Khan also added in regards to previous host McKeith: "I try to avoid anything she tweets really because we are on very different paths. I didn't watch her shows much. I remember her going into people's houses with a Tupperware of poo and sifting through it and thinking, 'This is gross'. It's a different kind of show this time, I think most people will see that. It's a far more scientific approach. I know through my job that shock tactics don't work. It's about understanding people's lifestyle. One of the approaches Trisha and I had is that a lot of diets and exercise regimes are based on people of a Caucasian background.

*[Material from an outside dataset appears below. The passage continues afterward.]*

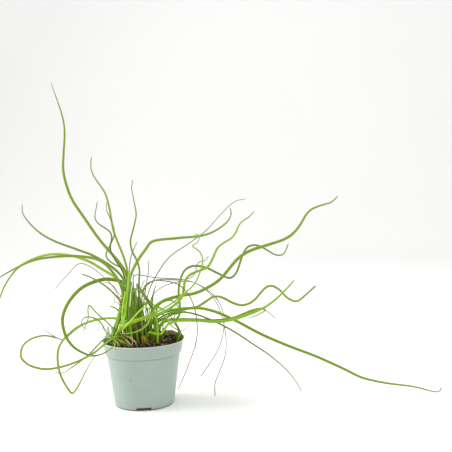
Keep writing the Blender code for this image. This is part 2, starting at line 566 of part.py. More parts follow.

So this time we had people on from a black [or] South Asian background".

==Transmissions==

| Series | Start date | End date | Host(s) |
| 1 | 29 June 2004 | November 2004 | Gillian McKeith |
| 2 | 2005 | 2005 |
| 3 | 10 January 2006 | 28 March 2006 |
| 4 | 6 September 2006 | 18 October 2006 |
| 5 | 5 January 2022 | 9 February 2022 | Trisha Goddard & Amir Khan |

==International versions==
Localized versions of You Are What You Eat were produced by Viasat and aired in Sweden, Norway, Denmark, Hungary and the Czech Republic. Viasat was the first company in the world to adapt the format locally. MTV3 also produced a local version of the show in Finland. The show was a success and it was the frequently most viewed show in Finland. A local version as well as the original one was also aired in Belgium.

==Spin-offs==
In 2004 Celador International (now CPL) arranged a deal with the publisher of the A Place In the Sun magazine, Brooklands Group, to publish a spin-off magazine for You Are What You Eat with the publication featuring advice from Dr Gillian McKeith, tips on healthy eating, recipes and exercise. The cover price was £2.60, with the first issue being published in January 2005 to accompany the new series of the show, then broadcast by Channel 4.

McKeith also contributed a number of recipes to You Are What You Eat Cookbook published by Penguin, the follow-up to the original You Are What You Eat book which was at number one in the UK bestselling books chart for 10 weeks. On 27 December 2004, a spin-off video of You Are What You Eat was issued on DVD and VHS by Lace International.